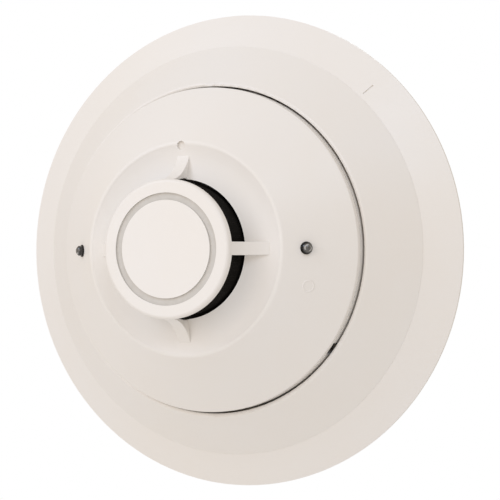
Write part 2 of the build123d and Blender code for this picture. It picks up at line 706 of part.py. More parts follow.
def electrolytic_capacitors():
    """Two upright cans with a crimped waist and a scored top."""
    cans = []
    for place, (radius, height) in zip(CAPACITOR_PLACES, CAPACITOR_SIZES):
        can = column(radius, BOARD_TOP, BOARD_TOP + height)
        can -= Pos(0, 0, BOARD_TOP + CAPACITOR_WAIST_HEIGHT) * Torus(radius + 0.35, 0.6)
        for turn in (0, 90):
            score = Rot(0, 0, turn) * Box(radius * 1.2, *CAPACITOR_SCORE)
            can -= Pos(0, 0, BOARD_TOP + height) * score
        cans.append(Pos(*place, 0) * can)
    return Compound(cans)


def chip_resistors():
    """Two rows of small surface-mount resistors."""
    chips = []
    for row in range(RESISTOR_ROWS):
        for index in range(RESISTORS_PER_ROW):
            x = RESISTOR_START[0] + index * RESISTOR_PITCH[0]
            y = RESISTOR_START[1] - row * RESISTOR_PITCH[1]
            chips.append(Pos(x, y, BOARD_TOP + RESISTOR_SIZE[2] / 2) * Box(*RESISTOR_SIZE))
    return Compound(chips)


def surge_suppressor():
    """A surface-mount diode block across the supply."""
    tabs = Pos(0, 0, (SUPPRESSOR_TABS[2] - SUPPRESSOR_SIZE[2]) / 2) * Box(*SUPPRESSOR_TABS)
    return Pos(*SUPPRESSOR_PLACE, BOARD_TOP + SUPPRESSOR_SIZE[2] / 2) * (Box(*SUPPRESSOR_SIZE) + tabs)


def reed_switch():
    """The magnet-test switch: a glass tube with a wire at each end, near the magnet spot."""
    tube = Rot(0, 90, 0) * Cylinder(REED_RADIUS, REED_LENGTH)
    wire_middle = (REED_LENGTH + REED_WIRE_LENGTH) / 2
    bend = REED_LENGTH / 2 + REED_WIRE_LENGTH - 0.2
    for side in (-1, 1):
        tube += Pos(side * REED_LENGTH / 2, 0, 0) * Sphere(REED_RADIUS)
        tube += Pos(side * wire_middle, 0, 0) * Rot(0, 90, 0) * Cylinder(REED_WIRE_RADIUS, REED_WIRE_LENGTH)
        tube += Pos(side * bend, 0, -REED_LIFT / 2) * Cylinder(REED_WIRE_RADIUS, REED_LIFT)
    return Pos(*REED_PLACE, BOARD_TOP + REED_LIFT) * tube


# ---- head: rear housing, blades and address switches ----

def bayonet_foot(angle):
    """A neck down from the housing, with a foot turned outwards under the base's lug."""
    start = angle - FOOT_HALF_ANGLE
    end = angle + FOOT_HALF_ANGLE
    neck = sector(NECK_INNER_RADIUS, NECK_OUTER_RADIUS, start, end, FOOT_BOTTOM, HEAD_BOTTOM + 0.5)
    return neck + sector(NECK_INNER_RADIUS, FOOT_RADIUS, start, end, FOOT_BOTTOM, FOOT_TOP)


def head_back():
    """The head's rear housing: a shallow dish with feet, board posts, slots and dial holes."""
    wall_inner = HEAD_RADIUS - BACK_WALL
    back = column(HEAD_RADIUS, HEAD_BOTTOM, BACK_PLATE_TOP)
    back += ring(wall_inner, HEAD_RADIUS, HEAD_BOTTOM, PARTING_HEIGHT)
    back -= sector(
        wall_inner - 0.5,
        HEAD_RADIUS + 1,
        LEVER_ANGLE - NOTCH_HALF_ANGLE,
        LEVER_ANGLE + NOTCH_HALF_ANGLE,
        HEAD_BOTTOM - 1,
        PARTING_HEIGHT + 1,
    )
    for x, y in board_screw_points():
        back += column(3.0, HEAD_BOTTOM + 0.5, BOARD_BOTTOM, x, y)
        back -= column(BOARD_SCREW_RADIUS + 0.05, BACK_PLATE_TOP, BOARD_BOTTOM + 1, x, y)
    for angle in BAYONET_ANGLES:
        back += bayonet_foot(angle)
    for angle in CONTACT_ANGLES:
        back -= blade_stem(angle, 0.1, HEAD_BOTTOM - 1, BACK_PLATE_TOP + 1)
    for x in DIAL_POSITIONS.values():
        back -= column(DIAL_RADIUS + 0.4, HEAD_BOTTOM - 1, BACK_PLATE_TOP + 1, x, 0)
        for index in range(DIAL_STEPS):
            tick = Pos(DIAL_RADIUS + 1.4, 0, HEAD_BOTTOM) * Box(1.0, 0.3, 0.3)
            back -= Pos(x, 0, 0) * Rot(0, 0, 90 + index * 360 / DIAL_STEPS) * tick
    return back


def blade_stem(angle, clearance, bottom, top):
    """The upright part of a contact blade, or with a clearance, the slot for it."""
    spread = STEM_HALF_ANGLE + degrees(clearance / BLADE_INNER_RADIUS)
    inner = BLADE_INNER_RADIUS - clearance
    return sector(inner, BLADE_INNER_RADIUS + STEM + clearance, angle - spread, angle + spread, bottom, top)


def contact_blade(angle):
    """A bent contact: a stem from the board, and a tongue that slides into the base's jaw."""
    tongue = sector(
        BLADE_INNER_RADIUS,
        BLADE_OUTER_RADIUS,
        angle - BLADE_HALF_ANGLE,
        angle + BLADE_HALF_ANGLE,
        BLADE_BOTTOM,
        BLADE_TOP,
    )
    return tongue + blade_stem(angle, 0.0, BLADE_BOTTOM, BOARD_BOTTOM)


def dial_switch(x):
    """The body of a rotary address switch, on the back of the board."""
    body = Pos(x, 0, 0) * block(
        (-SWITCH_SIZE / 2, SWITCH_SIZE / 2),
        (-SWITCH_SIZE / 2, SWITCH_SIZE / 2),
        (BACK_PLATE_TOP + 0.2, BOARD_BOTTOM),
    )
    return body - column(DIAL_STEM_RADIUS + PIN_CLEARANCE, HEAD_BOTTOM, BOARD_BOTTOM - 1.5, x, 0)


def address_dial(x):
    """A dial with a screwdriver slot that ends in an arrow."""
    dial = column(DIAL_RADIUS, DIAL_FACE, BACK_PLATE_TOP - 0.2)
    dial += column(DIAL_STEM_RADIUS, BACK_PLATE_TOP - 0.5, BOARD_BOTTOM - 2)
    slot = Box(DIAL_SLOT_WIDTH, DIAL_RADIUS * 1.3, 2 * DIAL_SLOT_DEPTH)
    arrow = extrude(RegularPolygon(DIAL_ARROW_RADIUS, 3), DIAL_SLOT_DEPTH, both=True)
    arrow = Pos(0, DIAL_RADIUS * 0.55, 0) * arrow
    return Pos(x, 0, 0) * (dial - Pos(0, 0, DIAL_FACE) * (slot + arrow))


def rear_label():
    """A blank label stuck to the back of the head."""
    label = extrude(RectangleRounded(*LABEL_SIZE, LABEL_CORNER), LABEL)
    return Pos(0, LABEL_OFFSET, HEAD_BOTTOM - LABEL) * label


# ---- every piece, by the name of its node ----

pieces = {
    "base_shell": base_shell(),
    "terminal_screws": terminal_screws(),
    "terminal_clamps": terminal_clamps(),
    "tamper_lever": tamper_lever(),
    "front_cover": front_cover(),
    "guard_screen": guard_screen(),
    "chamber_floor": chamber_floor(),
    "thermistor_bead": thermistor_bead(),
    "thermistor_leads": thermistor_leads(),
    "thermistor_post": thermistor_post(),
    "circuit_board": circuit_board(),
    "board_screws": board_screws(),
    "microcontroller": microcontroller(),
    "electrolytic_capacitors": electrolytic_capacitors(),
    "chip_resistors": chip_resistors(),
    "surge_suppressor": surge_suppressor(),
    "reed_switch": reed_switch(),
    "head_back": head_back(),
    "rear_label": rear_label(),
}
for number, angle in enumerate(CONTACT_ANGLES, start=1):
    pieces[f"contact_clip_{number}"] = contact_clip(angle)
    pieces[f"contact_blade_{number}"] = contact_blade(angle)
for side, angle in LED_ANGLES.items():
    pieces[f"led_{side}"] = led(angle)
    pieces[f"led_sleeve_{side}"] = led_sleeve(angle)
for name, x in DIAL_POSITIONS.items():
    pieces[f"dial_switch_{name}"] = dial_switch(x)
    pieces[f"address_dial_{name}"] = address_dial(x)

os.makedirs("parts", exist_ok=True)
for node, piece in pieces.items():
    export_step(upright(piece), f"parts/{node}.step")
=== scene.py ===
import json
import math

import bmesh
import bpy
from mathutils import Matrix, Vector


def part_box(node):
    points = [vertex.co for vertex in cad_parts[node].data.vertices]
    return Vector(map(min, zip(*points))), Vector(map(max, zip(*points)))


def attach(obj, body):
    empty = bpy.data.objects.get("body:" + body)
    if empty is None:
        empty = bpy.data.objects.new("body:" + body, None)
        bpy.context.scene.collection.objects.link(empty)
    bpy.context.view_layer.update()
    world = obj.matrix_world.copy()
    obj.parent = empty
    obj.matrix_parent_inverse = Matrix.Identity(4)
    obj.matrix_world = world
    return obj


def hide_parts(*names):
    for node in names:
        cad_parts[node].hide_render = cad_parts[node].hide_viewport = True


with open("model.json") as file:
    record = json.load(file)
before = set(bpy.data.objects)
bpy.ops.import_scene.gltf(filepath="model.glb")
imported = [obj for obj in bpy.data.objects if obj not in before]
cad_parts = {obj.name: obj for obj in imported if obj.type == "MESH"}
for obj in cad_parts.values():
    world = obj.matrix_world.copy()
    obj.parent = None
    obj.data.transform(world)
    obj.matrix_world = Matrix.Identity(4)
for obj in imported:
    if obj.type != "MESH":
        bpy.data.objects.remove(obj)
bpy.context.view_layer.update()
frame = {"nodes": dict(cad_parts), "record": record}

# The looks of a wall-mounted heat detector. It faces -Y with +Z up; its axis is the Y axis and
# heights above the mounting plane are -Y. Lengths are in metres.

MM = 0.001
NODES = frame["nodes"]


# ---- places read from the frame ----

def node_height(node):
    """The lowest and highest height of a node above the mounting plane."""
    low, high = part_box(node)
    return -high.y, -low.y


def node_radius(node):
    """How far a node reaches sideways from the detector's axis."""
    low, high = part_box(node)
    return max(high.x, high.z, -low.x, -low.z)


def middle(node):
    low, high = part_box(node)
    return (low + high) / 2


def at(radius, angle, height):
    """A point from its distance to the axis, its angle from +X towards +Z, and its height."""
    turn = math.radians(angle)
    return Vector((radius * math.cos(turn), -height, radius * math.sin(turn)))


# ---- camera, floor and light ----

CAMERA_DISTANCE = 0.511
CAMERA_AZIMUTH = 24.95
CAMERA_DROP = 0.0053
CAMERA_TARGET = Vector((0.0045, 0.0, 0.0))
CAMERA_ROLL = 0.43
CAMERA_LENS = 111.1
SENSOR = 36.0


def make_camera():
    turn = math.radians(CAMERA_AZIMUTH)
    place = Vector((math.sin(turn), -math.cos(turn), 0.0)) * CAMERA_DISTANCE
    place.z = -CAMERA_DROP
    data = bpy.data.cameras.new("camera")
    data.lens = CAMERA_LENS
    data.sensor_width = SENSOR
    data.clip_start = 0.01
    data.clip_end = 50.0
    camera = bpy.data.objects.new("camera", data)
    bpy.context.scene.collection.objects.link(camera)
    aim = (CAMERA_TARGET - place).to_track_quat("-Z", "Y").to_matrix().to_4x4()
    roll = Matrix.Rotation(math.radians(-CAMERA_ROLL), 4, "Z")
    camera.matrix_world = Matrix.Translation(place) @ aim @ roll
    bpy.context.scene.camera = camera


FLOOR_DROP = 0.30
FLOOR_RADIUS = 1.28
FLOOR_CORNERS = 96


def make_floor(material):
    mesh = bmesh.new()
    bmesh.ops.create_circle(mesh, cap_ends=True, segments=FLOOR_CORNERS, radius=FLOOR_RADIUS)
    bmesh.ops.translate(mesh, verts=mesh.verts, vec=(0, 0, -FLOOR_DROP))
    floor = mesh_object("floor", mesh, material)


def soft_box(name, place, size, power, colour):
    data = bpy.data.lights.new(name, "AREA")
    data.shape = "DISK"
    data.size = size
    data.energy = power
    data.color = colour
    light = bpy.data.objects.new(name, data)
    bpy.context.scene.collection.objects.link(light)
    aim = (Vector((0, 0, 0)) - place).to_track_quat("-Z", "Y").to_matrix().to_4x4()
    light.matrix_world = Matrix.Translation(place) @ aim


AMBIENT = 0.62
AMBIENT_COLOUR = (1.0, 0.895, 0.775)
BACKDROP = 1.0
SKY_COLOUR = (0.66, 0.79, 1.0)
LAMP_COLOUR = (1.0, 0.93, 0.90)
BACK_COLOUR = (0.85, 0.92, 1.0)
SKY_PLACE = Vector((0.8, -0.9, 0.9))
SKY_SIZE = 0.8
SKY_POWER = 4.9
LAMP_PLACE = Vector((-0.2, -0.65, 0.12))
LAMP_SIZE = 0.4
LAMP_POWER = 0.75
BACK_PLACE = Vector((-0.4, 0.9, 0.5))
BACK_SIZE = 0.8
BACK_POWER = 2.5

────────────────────

[Exercise aim]
Can you write out the lines above, from the first one through the one containing "return Compound(cans)", exactly as they appear and nothing more?

[Result of the exercise]
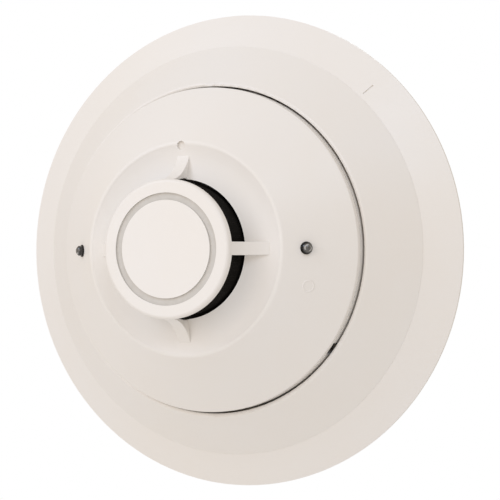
Write part 2 of the build123d and Blender code for this picture. It picks up at line 706 of part.py. More parts follow.
def electrolytic_capacitors():
    """Two upright cans with a crimped waist and a scored top."""
    cans = []
    for place, (radius, height) in zip(CAPACITOR_PLACES, CAPACITOR_SIZES):
        can = column(radius, BOARD_TOP, BOARD_TOP + height)
        can -= Pos(0, 0, BOARD_TOP + CAPACITOR_WAIST_HEIGHT) * Torus(radius + 0.35, 0.6)
        for turn in (0, 90):
            score = Rot(0, 0, turn) * Box(radius * 1.2, *CAPACITOR_SCORE)
            can -= Pos(0, 0, BOARD_TOP + height) * score
        cans.append(Pos(*place, 0) * can)
    return Compound(cans)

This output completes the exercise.